Predictive Inference for Time Series: Split Conformal Prediction under Temporal Dependence
Introduction
This paper addresses the theoretical underpinnings of split conformal prediction for time series data, focusing on the challenge posed by temporal dependence. Conformal prediction is widely used for uncertainty quantification in predictive modeling due to its distribution-free coverage guarantees under exchangeability. However, time series data inherently violate exchangeability due to temporal dependencies, especially when predictors utilize historical observations ("memory"). Despite this, split conformal prediction often performs well empirically in time series contexts. The paper provides a rigorous explanation for this phenomenon, introducing the "1" as a measure of deviation from exchangeability and establishing sharp coverage bounds for stationary, β-mixing processes.
Problem Formulation and Conformal Prediction in Time Series
The predictive inference problem is formalized for a time series Z=(Z1,…,Zn+1), where each Zi=(Xi,Yi) consists of covariates and responses. The goal is to construct a prediction interval for Yn+1 using a predictive model f and the observed data (Xi,Yi)i=1n. Split conformal prediction constructs prediction sets based on the quantiles of conformity scores, which are typically residuals s(z)=∣y−f(x)∣. The method is agnostic to the underlying predictive model and only requires exchangeability for its theoretical guarantees.
In practice, predictors often have memory, i.e., they depend on the previous L observations. This complicates the analysis, as the conformity scores are no longer independent of the calibration data, and the temporal dependence can induce strong violations of exchangeability.
The Switch Coefficient: Quantifying Temporal Dependence
The paper introduces the switch coefficient Ψk,τ(Z), defined as the total variation distance between two specific subvectors of the time series obtained by deleting blocks of entries. The averaged switch coefficient Ψˉτ(Z) quantifies the overall deviation from exchangeability for a given lag τ. For stationary β-mixing processes, the switch coefficient is shown to be bounded by the mixing coefficient, i.e., Ψk,τ(Z)≤2β(τ) for k≤n−τ.
This framework allows the authors to relate the coverage properties of conformal prediction directly to the temporal dependence structure of the data, rather than relying on exchangeability or independence.
Main Theoretical Results
Coverage Guarantees
The central result is a lower bound on the coverage probability of split conformal prediction intervals in terms of the switch coefficient:
This result is sharp, as demonstrated by a matching lower bound up to a universal constant. The coverage loss decays linearly with $1/n$ and increases linearly with the mixing time, providing a more precise characterization than previous results, which only established sublinear rates.
Split Conformal with Data-Dependent Scores
For split conformal prediction where the score function is trained on a subset of the data, the coverage guarantee is extended to account for the dependence between the score function and the calibration data. The bound involves deleting initial calibration scores to mitigate this dependence, and the coverage loss is again controlled by the switch coefficient and the β-mixing coefficients.
Overcoverage Analysis
The paper also establishes an upper bound on the coverage probability, showing that the conformal prediction set is not overly conservative.
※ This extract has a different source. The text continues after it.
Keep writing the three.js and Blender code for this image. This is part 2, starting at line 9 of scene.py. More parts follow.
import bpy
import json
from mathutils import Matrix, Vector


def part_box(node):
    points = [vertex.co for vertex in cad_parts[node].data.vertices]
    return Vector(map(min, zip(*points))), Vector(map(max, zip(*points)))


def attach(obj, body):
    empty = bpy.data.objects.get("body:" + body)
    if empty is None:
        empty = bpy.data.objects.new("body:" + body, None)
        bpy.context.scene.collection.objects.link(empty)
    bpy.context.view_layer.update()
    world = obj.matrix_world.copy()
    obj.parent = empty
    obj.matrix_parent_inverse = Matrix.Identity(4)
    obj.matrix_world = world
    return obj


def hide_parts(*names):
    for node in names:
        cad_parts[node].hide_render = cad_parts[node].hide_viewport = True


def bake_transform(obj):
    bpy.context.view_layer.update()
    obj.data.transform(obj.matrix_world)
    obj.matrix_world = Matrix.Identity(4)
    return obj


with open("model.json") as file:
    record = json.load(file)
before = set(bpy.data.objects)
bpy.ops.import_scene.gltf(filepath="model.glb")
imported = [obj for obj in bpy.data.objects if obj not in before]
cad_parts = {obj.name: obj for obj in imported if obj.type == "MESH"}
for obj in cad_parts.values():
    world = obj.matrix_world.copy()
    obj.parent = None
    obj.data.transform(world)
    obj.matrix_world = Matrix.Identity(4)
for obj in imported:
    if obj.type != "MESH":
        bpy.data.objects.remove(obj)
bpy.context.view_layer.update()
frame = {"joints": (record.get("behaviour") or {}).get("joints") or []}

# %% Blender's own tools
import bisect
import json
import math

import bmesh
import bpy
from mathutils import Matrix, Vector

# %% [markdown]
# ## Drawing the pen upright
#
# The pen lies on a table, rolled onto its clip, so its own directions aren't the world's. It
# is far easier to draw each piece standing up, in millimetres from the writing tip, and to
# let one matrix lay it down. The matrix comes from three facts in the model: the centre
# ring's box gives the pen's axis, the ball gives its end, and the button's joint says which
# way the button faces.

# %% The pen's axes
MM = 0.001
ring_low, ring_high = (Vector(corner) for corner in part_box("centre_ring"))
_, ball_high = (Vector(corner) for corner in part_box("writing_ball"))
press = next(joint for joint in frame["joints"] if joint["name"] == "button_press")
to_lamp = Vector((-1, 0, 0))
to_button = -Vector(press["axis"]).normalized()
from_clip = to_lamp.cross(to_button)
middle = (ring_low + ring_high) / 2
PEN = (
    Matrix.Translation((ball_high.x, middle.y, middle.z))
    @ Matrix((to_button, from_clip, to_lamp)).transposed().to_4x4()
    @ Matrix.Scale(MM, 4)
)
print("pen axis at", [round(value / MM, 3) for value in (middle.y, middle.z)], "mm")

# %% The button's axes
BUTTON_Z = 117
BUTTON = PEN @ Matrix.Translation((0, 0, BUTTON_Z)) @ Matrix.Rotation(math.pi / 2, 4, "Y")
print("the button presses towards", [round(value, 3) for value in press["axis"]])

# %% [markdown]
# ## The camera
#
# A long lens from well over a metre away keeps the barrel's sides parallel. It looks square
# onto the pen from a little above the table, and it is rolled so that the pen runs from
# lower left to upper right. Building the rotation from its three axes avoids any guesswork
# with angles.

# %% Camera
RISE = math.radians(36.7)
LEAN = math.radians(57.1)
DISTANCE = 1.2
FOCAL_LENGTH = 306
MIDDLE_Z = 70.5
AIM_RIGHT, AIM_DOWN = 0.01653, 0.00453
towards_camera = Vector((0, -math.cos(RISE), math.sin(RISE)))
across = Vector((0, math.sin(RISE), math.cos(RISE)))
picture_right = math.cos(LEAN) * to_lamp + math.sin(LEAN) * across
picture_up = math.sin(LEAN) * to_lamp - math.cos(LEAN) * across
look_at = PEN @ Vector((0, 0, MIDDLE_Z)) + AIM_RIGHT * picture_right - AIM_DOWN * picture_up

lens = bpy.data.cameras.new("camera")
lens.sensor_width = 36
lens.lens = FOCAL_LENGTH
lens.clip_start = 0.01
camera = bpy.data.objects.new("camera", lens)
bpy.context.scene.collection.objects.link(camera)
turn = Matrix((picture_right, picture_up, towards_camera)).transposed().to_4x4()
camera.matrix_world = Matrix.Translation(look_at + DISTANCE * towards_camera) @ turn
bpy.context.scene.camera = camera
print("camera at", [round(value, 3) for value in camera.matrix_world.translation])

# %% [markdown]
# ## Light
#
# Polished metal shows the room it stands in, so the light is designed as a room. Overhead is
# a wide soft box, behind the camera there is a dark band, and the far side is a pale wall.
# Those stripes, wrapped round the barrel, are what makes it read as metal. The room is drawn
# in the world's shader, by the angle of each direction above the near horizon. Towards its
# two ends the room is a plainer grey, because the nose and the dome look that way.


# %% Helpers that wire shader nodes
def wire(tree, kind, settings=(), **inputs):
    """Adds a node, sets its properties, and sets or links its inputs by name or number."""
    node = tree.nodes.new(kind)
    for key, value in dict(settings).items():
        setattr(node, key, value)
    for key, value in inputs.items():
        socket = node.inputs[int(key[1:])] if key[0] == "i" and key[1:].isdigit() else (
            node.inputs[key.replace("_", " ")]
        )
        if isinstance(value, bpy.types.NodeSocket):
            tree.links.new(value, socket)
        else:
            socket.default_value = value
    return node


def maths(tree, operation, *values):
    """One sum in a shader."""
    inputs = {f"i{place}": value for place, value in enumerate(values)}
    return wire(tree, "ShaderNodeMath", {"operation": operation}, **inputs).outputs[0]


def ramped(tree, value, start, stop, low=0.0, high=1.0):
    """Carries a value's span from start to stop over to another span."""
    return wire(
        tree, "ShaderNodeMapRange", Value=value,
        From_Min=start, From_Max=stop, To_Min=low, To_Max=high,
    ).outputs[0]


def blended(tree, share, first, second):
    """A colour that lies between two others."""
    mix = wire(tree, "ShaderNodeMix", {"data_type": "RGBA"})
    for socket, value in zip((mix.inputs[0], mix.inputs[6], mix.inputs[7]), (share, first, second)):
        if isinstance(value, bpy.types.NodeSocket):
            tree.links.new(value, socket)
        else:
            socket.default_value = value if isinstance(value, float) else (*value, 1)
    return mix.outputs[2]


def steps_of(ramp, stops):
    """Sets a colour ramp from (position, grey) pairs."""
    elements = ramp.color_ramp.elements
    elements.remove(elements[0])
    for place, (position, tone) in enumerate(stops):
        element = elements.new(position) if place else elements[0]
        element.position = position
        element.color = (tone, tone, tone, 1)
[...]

The switch coefficient provides both lower and upper bounds, ensuring that the prediction intervals are neither too narrow nor too wide.
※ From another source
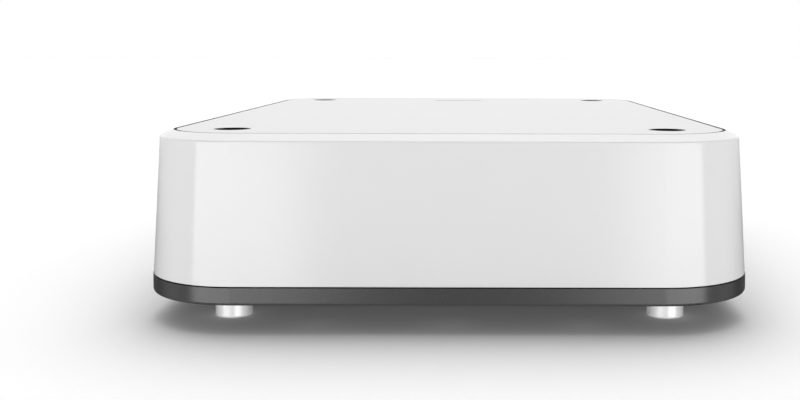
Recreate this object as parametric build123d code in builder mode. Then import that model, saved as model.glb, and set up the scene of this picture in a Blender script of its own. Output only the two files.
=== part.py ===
from build123d import *
import os

os.makedirs("parts", exist_ok=True)

# Marine power amplifier: a cast tray on four standoff feet, under a moulded cover with an inset top panel.
# The origin is under the middle of the body, where the feet stand. X runs across, Y along, Z up.

# Mounting pattern and outer body
hole_pitch_x = 150.0
hole_pitch_y = 224.0
edge_margin = 28.0
base_corner_r = 33.0
foot_d = 12.5
foot_h = 9.5
foot_chamfer = 0.5
spigot_d = 9.0
spigot_h = 2.4
screw_bore_d = 5.6

# Cast tray
base_edge_h = 5.8
base_floor_t = 3.4
base_rim_t = 5.0
base_edge_fillet = 0.9
boss_d = 17.0
boss_h = 6.6
sill_h = 6.6
groove_count = 10
groove_pitch = 12.0
groove_w = 4.0
groove_depth = 1.2
groove_l = 214.0

# Moulded cover
seam_gap = 0.4
cover_inset = 0.2
wall_h = 46.6
wall_lean = 2.6
wall_t = 2.6
rim_w = 4.5
rim_drop = 2.2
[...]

Implications and Comparison to Prior Work
The results explain the empirical effectiveness of split conformal prediction in time series settings, even when temporal dependence is present. The switch coefficient provides a unified framework for quantifying deviations from exchangeability and can be used to analyze other predictive inference methods for dependent data. The bounds are tighter than those obtained via blocking and empirical process techniques, which typically yield sublinear rates in n.
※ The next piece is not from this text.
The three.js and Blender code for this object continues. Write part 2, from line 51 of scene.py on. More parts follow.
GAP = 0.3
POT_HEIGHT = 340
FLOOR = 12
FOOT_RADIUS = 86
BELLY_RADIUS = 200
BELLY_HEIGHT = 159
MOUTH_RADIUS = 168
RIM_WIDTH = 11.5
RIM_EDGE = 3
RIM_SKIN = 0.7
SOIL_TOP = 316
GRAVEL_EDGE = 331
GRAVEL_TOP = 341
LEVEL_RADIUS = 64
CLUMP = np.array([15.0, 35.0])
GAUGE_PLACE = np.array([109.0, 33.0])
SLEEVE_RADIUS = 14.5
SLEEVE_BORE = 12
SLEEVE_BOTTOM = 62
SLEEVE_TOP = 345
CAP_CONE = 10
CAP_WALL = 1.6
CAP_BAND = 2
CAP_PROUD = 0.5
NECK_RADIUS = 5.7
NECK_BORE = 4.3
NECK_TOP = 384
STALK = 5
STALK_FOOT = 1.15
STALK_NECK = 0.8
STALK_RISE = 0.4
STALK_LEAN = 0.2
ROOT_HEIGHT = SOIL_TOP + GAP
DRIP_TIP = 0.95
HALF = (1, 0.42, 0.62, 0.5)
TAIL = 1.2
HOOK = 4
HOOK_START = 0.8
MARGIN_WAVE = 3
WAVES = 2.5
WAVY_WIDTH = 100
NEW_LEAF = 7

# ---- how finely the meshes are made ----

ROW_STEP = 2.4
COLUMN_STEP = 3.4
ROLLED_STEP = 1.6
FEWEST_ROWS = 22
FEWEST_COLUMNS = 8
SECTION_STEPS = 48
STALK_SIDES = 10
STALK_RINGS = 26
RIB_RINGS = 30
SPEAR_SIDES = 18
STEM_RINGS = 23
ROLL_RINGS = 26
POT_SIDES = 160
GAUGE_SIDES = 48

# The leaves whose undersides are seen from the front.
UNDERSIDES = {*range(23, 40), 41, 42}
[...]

The analysis accommodates predictors with arbitrary memory and does not require consistency of the predictive model, making it applicable to black-box ML models commonly used in practice. The theoretical guarantees are robust to strong short-range dependence, provided the mixing coefficients decay sufficiently with lag.
Future Directions
The switch coefficient is a natural object for studying stochastic processes and may have applications beyond conformal prediction, such as in online learning and statistical inference for dependent data. The proof techniques, which exploit the stability of quantile functions under addition and deletion of scores, could lead to sharper analyses of other uncertainty quantification methods in dynamic settings.
Conclusion
This work provides a rigorous theoretical foundation for the use of split conformal prediction in time series analysis, demonstrating that coverage guarantees can be maintained under temporal dependence by quantifying deviations from exchangeability via the switch coefficient. The results are sharp and broadly applicable, offering practical guidance for uncertainty quantification in time series forecasting with black-box models. The framework and techniques introduced have potential for further development in the analysis of predictive inference under dependence.